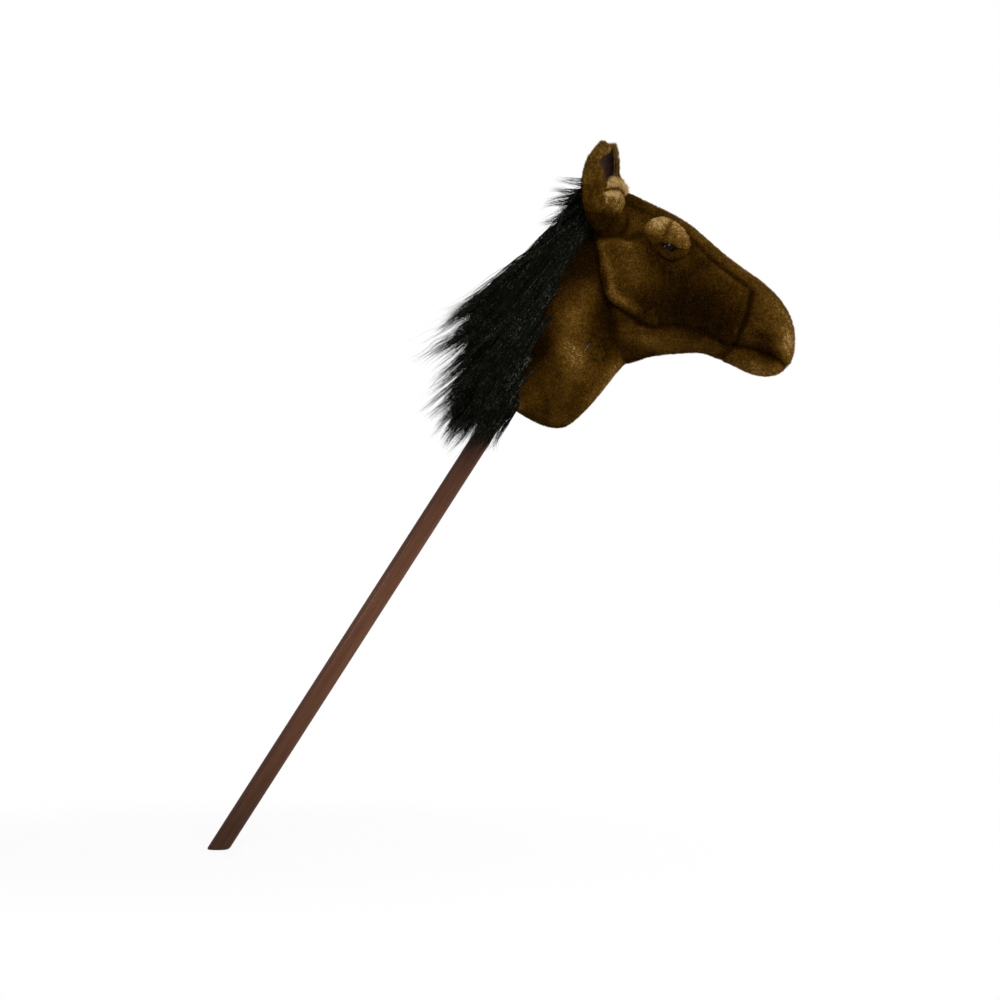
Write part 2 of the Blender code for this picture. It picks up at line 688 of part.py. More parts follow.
def tapered_sweep(name, points, radii, parent):
    """A round sweep along points whose radius changes, as a mesh."""
    curve = bpy.data.curves.new(name, "CURVE")
    curve.dimensions = "3D"
    curve.bevel_depth = 1.0
    curve.bevel_resolution = 1
    curve.use_fill_caps = True
    run = curve.splines.new("POLY")
    run.points.add(len(points) - 1)
    for point, spot, radius in zip(run.points, points, radii):
        point.co = (*spot, 1)
        point.radius = radius
    drawn = bpy.data.objects.new(name, curve)
    bpy.data.collections[GUIDES].objects.link(drawn)
    drawn.parent = parent
    mesh = evaluated(drawn)
    bpy.data.objects.remove(drawn)
    shape = bmesh.new()
    shape.from_mesh(mesh)
    bmesh.ops.remove_doubles(shape, verts=shape.verts, dist=0.00001)
    return solid(name, shape, parent)


def lock_path(share, fall, length):
    """A lock of hair from the crest: out, over to one side by fall, and down the neck."""
    root = crest_point(share)
    splay = LOCK_SPLAY_BOTTOM + (LOCK_SPLAY_TOP - LOCK_SPLAY_BOTTOM) * share
    down = Vector((-math.sin(splay), 0, -math.cos(splay)))
    side = math.copysign(abs(fall) ** 0.45, fall) * HAIR_SPREAD
    ahead = HAIR_FORWARD_BOTTOM + (HAIR_FORWARD_TOP - HAIR_FORWARD_BOTTOM) * share
    points = []
    for step in range(LOCK_STEPS + 1):
        part = step / LOCK_STEPS
        over = math.sin(math.pi / 2 * min(1, part * 2))
        lift = LOCK_RADIUS * 0.5 * math.sin(math.pi * part) * (1 - abs(fall))
        forward = abs(fall) * ahead * over - lift
        points.append(root + down * (length * part) + Vector((forward, side * over, 0)))
    return points


def make_mane(mouth, neck, head, head_grown, neck_grown, around_ears):
    """A strip of backing along the crest, and the hair as locks swept from it."""
    cloth = material("mane_backing", (0.02, 0.02, 0.02), 0.9)
    hair = material("mane_hair", (0.006, 0.007, 0.006), 0.55)
    half = BACKING_WIDTH / 2
    outline = [(x * MM, z * MM) for x, z in
               ((-150, 8), (-18, 8), (-18, 400), (-150, 400))]

    backing = like(neck, "mane_backing", FIT + BACKING_THICKNESS, cloth)
    soft_boolean(backing, like(head, "backing_over_head", FIT + BACKING_THICKNESS), "UNION")
    soft_boolean(backing, neck_grown)
    soft_boolean(backing, head_grown)
    soft_boolean(backing, prism("backing_outline", outline, (-half, half), mouth), "INTERSECT")

    last = 2 * LOCKS_IN_ROW
    outwards = Vector((-LOCK_RADIUS * 0.4, 0, 0))
    ridge = [crest_point(i / last) + outwards for i in range(last + 1)]
    widths = [LOCK_RADIUS * (0.85 if 0 < i < last else 0.5) for i in range(last + 1)]
    mane = tapered_sweep("mane_ridge", ridge, widths, mouth)
    mane.name = "mane"
    bpy.data.collections[GUIDES].objects.unlink(mane)
    mane.hide_render = False
    mane.display_type = "TEXTURED"
    enrol(mane, mouth, hair)
    for row, fall in enumerate((-1.0, -0.35, 0.35, 1.0)):
        for i in range(LOCKS_IN_ROW):
            share = (i + 0.2 * row + 0.1) / LOCKS_IN_ROW
            spread = 0.9 + 0.1 * math.cos(2.3 * i + 1.7 * row)
            length = LOCK_LENGTH * spread * (0.68 + 0.32 * share)
            path = lock_path(share, fall, length)
            radii = [LOCK_RADIUS * r for r in (0.6, 1.05, 1.0, 0.7, 0.12)]
            soft_boolean(mane, tapered_sweep(f"lock_{row}_{i}", path, radii, mouth), "UNION")
    clear = FIT + BACKING_THICKNESS + FIT
    for other in (like(neck, "under_hair_neck", clear), like(head, "under_hair_head", clear),
                  *around_ears):
        soft_boolean(mane, other)


def make_sound_unit(mouth, form, cover, neighbours):
    """A round sound unit under the neck's right side: press the button and it neighs."""
    shell = material("sound_case", (0.75, 0.75, 0.73), 0.4)
    red = material("button_plastic", (0.45, 0.03, 0.03), 0.35)
    green = material("circuit_board", (0.02, 0.16, 0.06), 0.4)
    rubber = material("dome_rubber", (0.1, 0.1, 0.1), 0.7)
    tin = material("cell_steel", (0.7, 0.7, 0.68), 0.3, 1.0)
    black = material("speaker_metal", (0.05, 0.05, 0.055), 0.5)

    direction = Vector((math.sin(BUTTON_TURN), -math.cos(BUTTON_TURN), 0))
    start = Vector((BUTTON_FORWARD, 0, BUTTON_HEIGHT_IN_NECK))
    under = PLUSH + FIT + BUTTON_PROUD
    spot = surface_seat(form, start, direction).translation
    ahead = Vector((math.cos(BUTTON_TURN), math.sin(BUTTON_TURN), 0))
    turn = Matrix((ahead, direction.cross(ahead), direction)).transposed()
    place = Matrix.Translation(spot - direction * under) @ turn.to_4x4()
    axis = empty("button_axis", mouth, place)

    # heights along the axis, downwards from the lid's outer face
    outer = CASE_DIAMETER / 2
    inner = outer - CASE_WALL
    button = BUTTON_DIAMETER / 2
    flange = button + BUTTON_FLANGE
    flange_top = -CASE_WALL - FIT
    flange_low = flange_top - BUTTON_FLANGE_HEIGHT
    stem_low = flange_low - STEM_LENGTH
    dome_top = stem_low - FIT
    board_top = dome_top - DOME_HEIGHT - FIT
    board_low = board_top - BOARD_THICKNESS
    ledge = board_low - FIT
    floor = -CASE_DEPTH + CASE_WALL
    board = inner - FIT
    ledge_inner = board - 2 * CASE_WALL

    turned("sound_case_base", [
        (0, floor), (ledge_inner, floor), (ledge_inner, ledge), (inner, ledge),
        (inner, -CASE_WALL - FIT), (outer, -CASE_WALL - FIT), (outer, -CASE_DEPTH),
        (0, -CASE_DEPTH)], axis, shell)
    turned("sound_case_lid", [
        (button + FIT, 0), (outer, 0), (outer, -CASE_WALL), (inner - FIT, -CASE_WALL),
        (inner - FIT, -2.5 * CASE_WALL), (inner - CASE_WALL, -2.5 * CASE_WALL),
        (inner - CASE_WALL, -CASE_WALL), (button + FIT, -CASE_WALL)], axis, shell)
    turned("sound_button", [
        (0, BUTTON_PROUD), (button * 0.85, BUTTON_PROUD), (button, BUTTON_PROUD * 0.7),
        (button, flange_top), (flange, flange_top), (flange, flange_low),
        (STEM_DIAMETER / 2, flange_low), (STEM_DIAMETER / 2, stem_low), (0, stem_low)],
        axis, red)
    dome = DOME_DIAMETER / 2
    crown = STEM_DIAMETER / 2
    turned("switch_dome", [
        (0, dome_top), (crown, dome_top), (dome, board_top + DOME_WALL + FIT),
        (dome, board_top + FIT), (dome - 1.5 * DOME_WALL, board_top + FIT),
        (crown - DOME_WALL, dome_top - DOME_WALL), (0, dome_top - DOME_WALL)],
        axis, rubber, SMALL_SIDES)
    drum("sound_board", board, board_low, board_top, axis, green)
    for i in range(CELL_COUNT):
        ring = (dome + FIT + board) / 2
        around = Matrix.Rotation(2 * math.pi * i / CELL_COUNT, 4, "Z")
        drum(f"button_cell_{i + 1}", CELL_DIAMETER / 2, board_top + FIT,
             board_top + FIT + CELL_HEIGHT, axis, tin, EYE_SIDES,
             around @ Matrix.Translation((ring, 0, 0)))
    rim = ledge_inner - FIT
    magnet = MAGNET_DIAMETER / 2
    rim_top = floor + FIT + SPEAKER_RIM
    turned("speaker", [
        (0, rim_top + MAGNET_HEIGHT), (magnet, rim_top + MAGNET_HEIGHT), (magnet, rim_top),
        (rim, rim_top), (rim, floor + FIT), (0, floor + FIT)], axis, black)

    room = outer + FIT
    bottom = -CASE_DEPTH - FIT
    sound_room = drum("sound_room", room, bottom, 3 * under, axis)
    for thing in neighbours:
        soft_boolean(thing, sound_room)
    soft_boolean(cover, drum("sound_pocket", room, bottom, BUTTON_PROUD + FIT, axis))


def main():
    clear_scene()
    pole_axis, mouth, head = make_frames()
    around_pole, around_collar = make_pole(pole_axis, mouth)
    neck, neck_plain = neck_forms(mouth)
    skull, skull_plain = head_forms(head)
    over_head = like(skull, "over_head", FIT)
    over_neck = like(neck, "over_neck", FIT)
    panels, head_stuffing, head_core = make_head(head, skull, skull_plain, around_pole)
    covers, neck_stuffing = make_neck(mouth, neck, neck_plain, over_head, head_core, around_pole,
                                      around_collar)
    around_ears = make_ears(head, over_head)
    make_eyes(head, skull, over_head, panels, head_stuffing)
    make_mane(mouth, neck, skull, over_head, over_neck, around_ears)
    beside_unit = [thing for thing in panels if thing.name in ("jaw_strip", "cheek_right")]
    make_sound_unit(mouth, neck, covers[1], [neck_stuffing, head_stuffing] + beside_unit)
    for thing in bpy.data.collections[PARTS].objects:
        if any(getattr(cut, "solver", "") == "MANIFOLD" for cut in thing.modifiers):
            keep_main_body(thing)


main()
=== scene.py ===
import json
import math
from contextlib import contextmanager

import bmesh
import bpy
import numpy as np
from mathutils import Matrix, Vector
from mathutils.bvhtree import BVHTree

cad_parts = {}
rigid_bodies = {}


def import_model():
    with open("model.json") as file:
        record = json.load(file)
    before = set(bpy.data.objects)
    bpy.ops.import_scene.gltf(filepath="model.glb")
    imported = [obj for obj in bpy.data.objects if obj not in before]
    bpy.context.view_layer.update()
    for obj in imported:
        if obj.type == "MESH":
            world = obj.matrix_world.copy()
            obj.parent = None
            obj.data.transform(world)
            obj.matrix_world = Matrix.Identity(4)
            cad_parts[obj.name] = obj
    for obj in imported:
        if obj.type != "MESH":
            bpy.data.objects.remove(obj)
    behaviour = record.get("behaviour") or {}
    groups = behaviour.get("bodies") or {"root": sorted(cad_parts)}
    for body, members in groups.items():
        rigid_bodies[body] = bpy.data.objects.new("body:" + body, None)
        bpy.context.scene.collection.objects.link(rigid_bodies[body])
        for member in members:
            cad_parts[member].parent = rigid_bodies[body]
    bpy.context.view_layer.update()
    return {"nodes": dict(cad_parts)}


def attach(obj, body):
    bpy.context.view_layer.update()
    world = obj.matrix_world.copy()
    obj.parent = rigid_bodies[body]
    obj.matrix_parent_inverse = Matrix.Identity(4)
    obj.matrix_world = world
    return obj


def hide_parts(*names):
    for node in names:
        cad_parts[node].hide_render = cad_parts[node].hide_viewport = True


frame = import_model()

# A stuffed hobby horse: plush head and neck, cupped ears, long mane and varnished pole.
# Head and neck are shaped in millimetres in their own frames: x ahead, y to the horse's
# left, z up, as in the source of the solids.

MM = 0.001

# The frames of the pole, of the neck's mouth and of the head
POLE_LEAN = math.radians(32.7)
HEAD_DIP = math.radians(25.0)
POLE_LENGTH = 0.915
HEAD_HEIGHT = POLE_LENGTH - 0.039
NECK_DROP = 0.211
HEAD_REACH = 0.0236
POLE_AXIS = Matrix.Rotation(POLE_LEAN, 4, "Y")
MOUTH = POLE_AXIS @ Matrix.Translation((0, 0, HEAD_HEIGHT - NECK_DROP))
HEAD = (POLE_AXIS @ Matrix.Translation((HEAD_REACH, 0, HEAD_HEIGHT))
        @ Matrix.Rotation(HEAD_DIP - POLE_LEAN, 4, "Y"))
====
## Task
Only the lines from the one containing "beside_unit = [thing" through the one containing "before = set(bpy.data.objects)" are to be retyped, both boundary lines included, with no other material.

## Exercise answer
    beside_unit = [thing for thing in panels if thing.name in ("jaw_strip", "cheek_right")]
    make_sound_unit(mouth, neck, covers[1], [neck_stuffing, head_stuffing] + beside_unit)
    for thing in bpy.data.collections[PARTS].objects:
        if any(getattr(cut, "solver", "") == "MANIFOLD" for cut in thing.modifiers):
            keep_main_body(thing)


main()
=== scene.py ===
import json
import math
from contextlib import contextmanager

import bmesh
import bpy
import numpy as np
from mathutils import Matrix, Vector
from mathutils.bvhtree import BVHTree

cad_parts = {}
rigid_bodies = {}


def import_model():
    with open("model.json") as file:
        record = json.load(file)
    before = set(bpy.data.objects)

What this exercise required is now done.